Plus, here that motherfucker LEANED INTO HIS SHIT. Sweet Jesus, some of this looked utterly brutal. Bryan took an absolute beating, which is de rigeur (yeah, I can use fancy words too, ‘Plan, how do you like them apples and oranges?) for him anyway, but Bray damn well gave it to him as well. That fucker’s out here decapitating Bryan with clotheslines and squashing his whole chest concave with crossbodies and Bryan is taking it like a man. And holy shit, that Sister Abigail counter to the suicide dive.

A star making performance for Bray, orchestrated by Bryan. And possibly only ever bettered, if memory serves, by it’s opponent here for delivering on making a star.

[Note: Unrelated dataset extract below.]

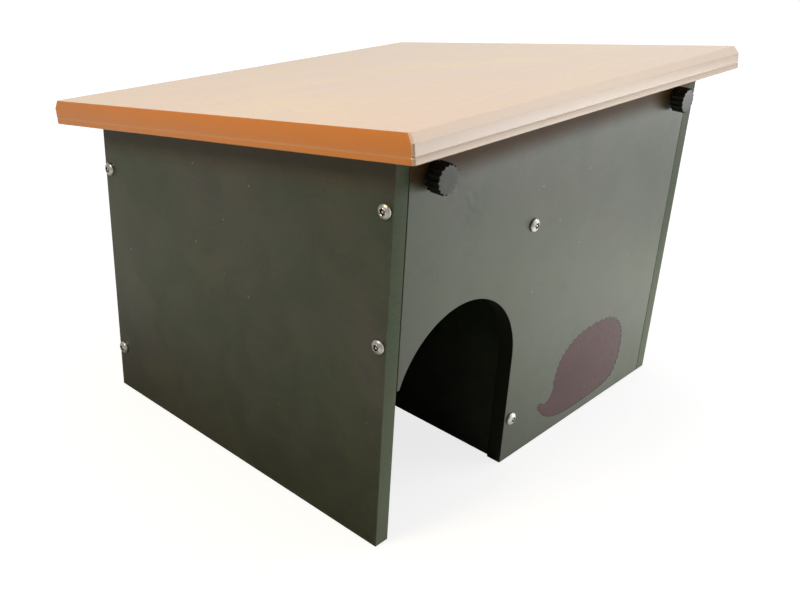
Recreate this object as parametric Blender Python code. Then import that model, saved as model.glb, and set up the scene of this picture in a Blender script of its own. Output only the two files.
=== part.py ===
"""Hedgehog house: four board walls screwed together, a tunnel wall, and a sloping roof that lifts off.

Metres, +Z up. The front faces -Y. The origin is under the middle of the whole house, on the ground.
"""

import math

import bmesh
import bpy
from mathutils import Matrix, Vector

# Walls
board_thickness = 0.0127
body_width = 0.375
body_depth = 0.304
front_height = 0.2837
roof_fall_share = 0.165
rest_gap = 0.0003
board_arris = 0.0005
cut_overrun = 0.005
weld_distance = 0.00001

# Roof panel, square to its own slope
roof_thickness = 0.018
roof_side_reach = 0.0165
roof_front_reach = 0.0273
roof_back_reach = 0.038
roof_corner_radius = 0.002
roof_chamfer_height = 0.0057
roof_front_chamfer = 0.0031
roof_side_chamfer = 0.0016
roof_back_chamfer = 0.0018
roof_groove_height = 0.0045
roof_groove_width = 0.0014
roof_groove_depth = 0.0009
roof_lower_edge = 0.0005

# Doorway at the left end of the front panel
doorway_radius = 0.067
doorway_leg_from_left = 0.145
doorway_spring_height = 0.0975
doorway_tip_height = 0.1215

# Tunnel wall behind the doorway's right leg
partition_setback = 0.0018
partition_length = 0.15
partition_height = 0.2365

# Pan head screws with a ring recess and a centre pin
screw_head_diameter = 0.0102
screw_head_height = 0.0031
screw_head_rim = 0.0009
screw_recess_diameter = 0.0046
screw_recess_depth = 0.0016
screw_pin_diameter = 0.0019
screw_shank_diameter = 0.0042
screw_length = 0.038
screw_point_length = 0.005
screw_hole_clearance = 0.0003
front_screw_from_top = 0.034
back_screw_from_top = 0.0363
screw_above_doorway_tip = 0.0358
partition_screw_from_top = 0.0342
low_screw_height = 0.0387

# Battens under the roof and their countersunk screws
batten_thickness = 0.018
batten_height = 0.036
batten_end_clearance = 0.002
batten_face_clearance = 0.0006
batten_screw_shares = (-0.3, 0.0, 0.3)
batten_screw_diameter = 0.0045
batten_screw_head_diameter = 0.0088
batten_screw_head_height = 0.0028
batten_screw_length = 0.045
batten_socket_diameter = 0.003
batten_socket_depth = 0.0018

# Thumb screws that clamp the front batten to the front panel
knob_diameter = 0.0202
knob_height = 0.0108
knob_flutes = 16
knob_flute_depth = 0.0012
knob_edge = 0.0004
knob_below_roof = 0.018
knob_from_left = 0.0335
knob_from_right = 0.0365
stud_diameter = 0.006
stud_in_knob = 0.0085
stud_in_batten = 0.016
stud_clearance = 0.00035
stud_tip_edge = 0.0007
slot_clearance = 0.0005
washer_diameter = 0.012
washer_thickness = 0.0016
washer_edge = 0.0002
insert_diameter = 0.0095
insert_length = 0.013
insert_ring_depth = 0.0004
insert_rings = 4

# Routed hedgehog figure at the lower right of the front panel
figure_length = 0.131
figure_height = 0.075
figure_from_left = 0.191
figure_from_ground = 0.0095
figure_depth = 0.0008
figure_spine_height = 0.0022
figure_spines = 28
figure_spine_lean_share = 0.7
figure_back_centre_shares = (0.572, 0.44)
figure_back_radius_shares = (0.405, 0.53)
figure_back_bend_share = 0.82
figure_back_start = math.radians(180)
figure_back_end = math.radians(-40)
belly_shares = ((0.845, -0.012), (0.44, -0.015))
chin_shares = ((0.18, -0.015), (0.075, 0.145))
nose_shares = ((0.004, 0.27), (0.0, 0.31), (0.012, 0.335), (0.038, 0.33))
brow_bend_shares = (0.125, 0.21)

# Facets
arch_steps = 40
round_steps = 16
flute_steps = 6
corner_steps = 4
curve_steps = 8

# Worked out from the sizes above
slope = math.atan(roof_fall_share)
roof_run = body_depth + roof_front_reach + roof_back_reach
roof_length = roof_run / math.cos(slope)
roof_width = body_width + 2 * roof_side_reach
roof_reach_sum = roof_run + (roof_thickness - roof_chamfer_height + roof_lower_edge) * math.sin(slope)
front_y = roof_front_reach - roof_reach_sum / 2
back_y = front_y + body_depth
left_x = -body_width / 2
right_x = body_width / 2
inner_front_y = front_y + board_thickness
inner_back_y = back_y - board_thickness
inner_left_x = left_x + board_thickness
inner_right_x = right_x - board_thickness
partition_x = left_x + doorway_leg_from_left + partition_setback
batten_length = body_width - 2 * (board_thickness + batten_end_clearance)
stud_hole_radius = stud_diameter / 2 + stud_clearance


def roof_line(y):
    """Height of the roof's underside at this depth."""
    return front_height - roof_fall_share * (y - front_y)


def wall_top(y):
    """Top edge of a wall that carries the roof."""
    return roof_line(y) - rest_gap / math.cos(slope)


stud_z = roof_line(front_y) - knob_below_roof


def make_material(name, colour, roughness, metallic=0.0):
    material = bpy.data.materials.new(name)
    material.use_nodes = True
    shader = material.node_tree.nodes["Principled BSDF"]
    shader.inputs["Base Color"].default_value = (*colour, 1.0)
    shader.inputs["Roughness"].default_value = roughness
    shader.inputs["Metallic"].default_value = metallic
    return material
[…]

Because make no mistake about it, in the piss and gore soaked Attitude Era, Triple H wasn’t The Man (® Becky Lynch, 2018) at the turn of the Millenium. I mean, he looked like what you’d get if JBL sat down in front of WWE 2K19 and was told to build a superstar from the ground up. Jeez, I can already hear him jacking it somewhere to Triple H looking like this. But it’s a valid point – he looks like a professional wrestler. He just didn’t feel like someone you could hang the company around the neck of. This is the night that changed, and it’s all down to Daniel Bryan’s father, Mick Foley.

And Foley here is actually God – this is the best level of Foley I think we ever got in WWE, and I know that he talks about his bout with Michaels from Mind Games being his best in terms of shape and so on, but this, for me, is when he was truly at his best. And he was Cactus Fucking Jack, man. Not the parody of Cactus he ended up being, but proper, actual Cactus Jack, half an ear and all. We didn’t get him for very long in WWE, but here we definitely did.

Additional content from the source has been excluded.